▶ **Description of the task**: Return exactly and only these lines: the first of the listing through the one containing "# Every piece".

▶ **Data provided**:
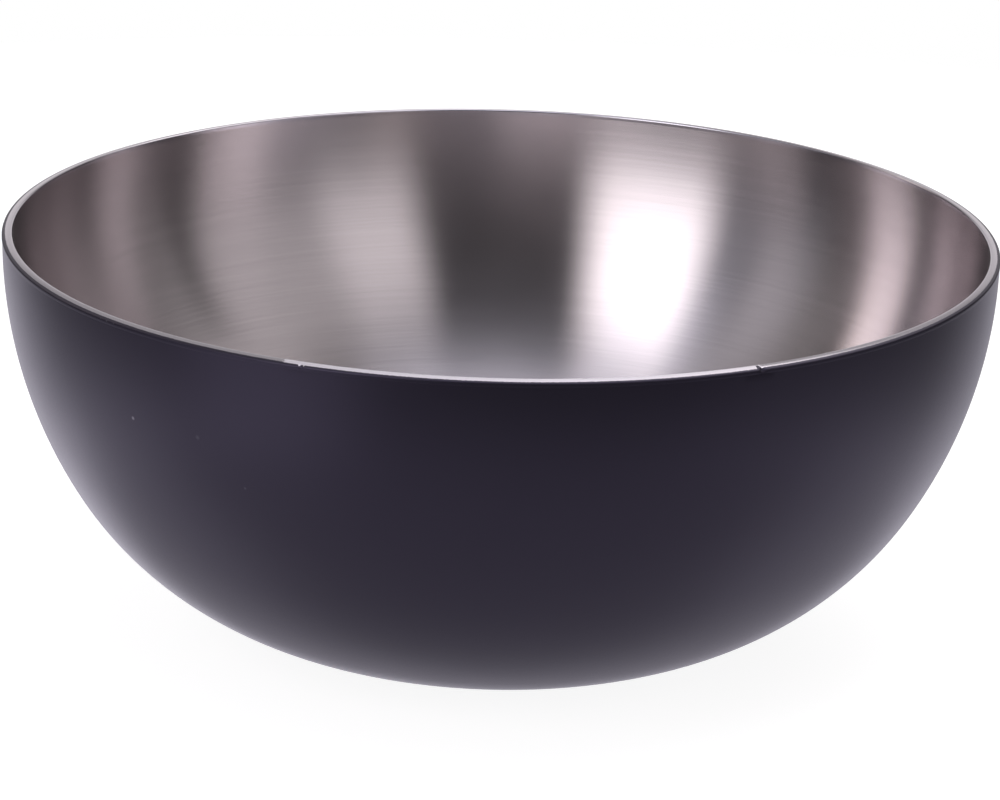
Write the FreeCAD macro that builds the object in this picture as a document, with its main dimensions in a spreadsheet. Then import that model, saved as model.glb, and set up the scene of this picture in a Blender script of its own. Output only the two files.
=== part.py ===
import FreeCAD, Part
import math
import os
import re
import Sketcher
from FreeCAD import Vector

# A double-walled steel bowl for working up shaving lather: an inner bowl with a rounded lip
# hangs inside an outer shell, and a weld under the lip closes the air space between them.
# The frame has +Z up, with its origin at the centre of the base, on the table.
# Every piece is a turned form, drawn as a half section in the XZ plane.

DIMENSIONS = {
    # The whole bowl, in millimetres.
    "lip_radius": 60.0,
    "bowl_height": 48.8,
    "sheet_thickness": 0.4,
    # The rounded lip round the mouth, with a narrow flat along its top.
    "lip_width": 1.25,
    "lip_thickness": 0.7,
    "lip_overhang": 0.06,
    "lip_outer_round": 0.3,
    "lip_inner_round": 0.2,
    # The outer shell: three arcs from its widest line, just under the lip, to its flat base.
    "shell_widest_drop": 0.8,
    "shell_side_radius": 56.0,
    "shell_lower_radius": 41.6,
    "shell_corner_radius": 15.8,
    "shell_base_radius": 23.7,
    # The shallow recess pressed into the base, inside the ring that the bowl stands on.
    "recess_radius": 19.6,
    "recess_depth": 0.6,
    "recess_bend": 1.2,
    # The inner bowl: it leans in from the lip, so its side arc is centred above the mouth.
    "liner_centre_rise": 3.0,
    "liner_side_radius": 53.0,
    "liner_lower_radius": 36.0,
    "liner_corner_radius": 14.0,
    "liner_floor_radius": 22.0,
    "floor_height": 3.8,
    # The weld that closes the top of the space between the walls.
    "weld_depth": 1.4,
}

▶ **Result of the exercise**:
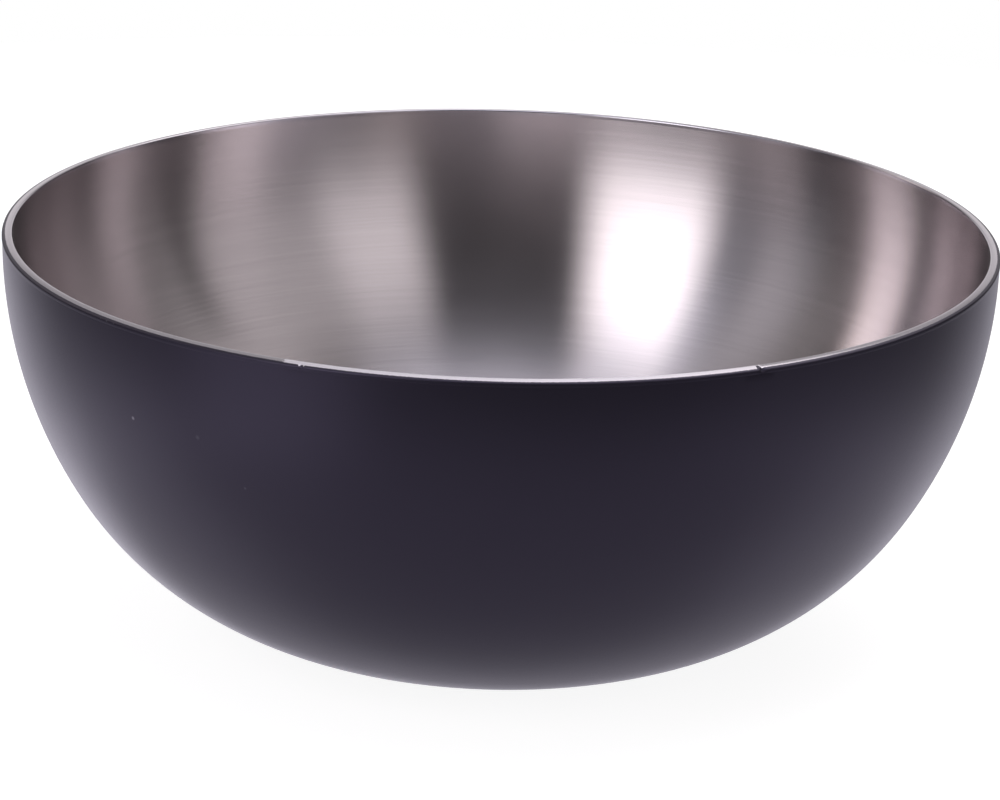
Write the FreeCAD macro that builds the object in this picture as a document, with its main dimensions in a spreadsheet. Then import that model, saved as model.glb, and set up the scene of this picture in a Blender script of its own. Output only the two files.
=== part.py ===
import FreeCAD, Part
import math
import os
import re
import Sketcher
from FreeCAD import Vector

# A double-walled steel bowl for working up shaving lather: an inner bowl with a rounded lip
# hangs inside an outer shell, and a weld under the lip closes the air space between them.
# The frame has +Z up, with its origin at the centre of the base, on the table.
# Every piece is a turned form, drawn as a half section in the XZ plane.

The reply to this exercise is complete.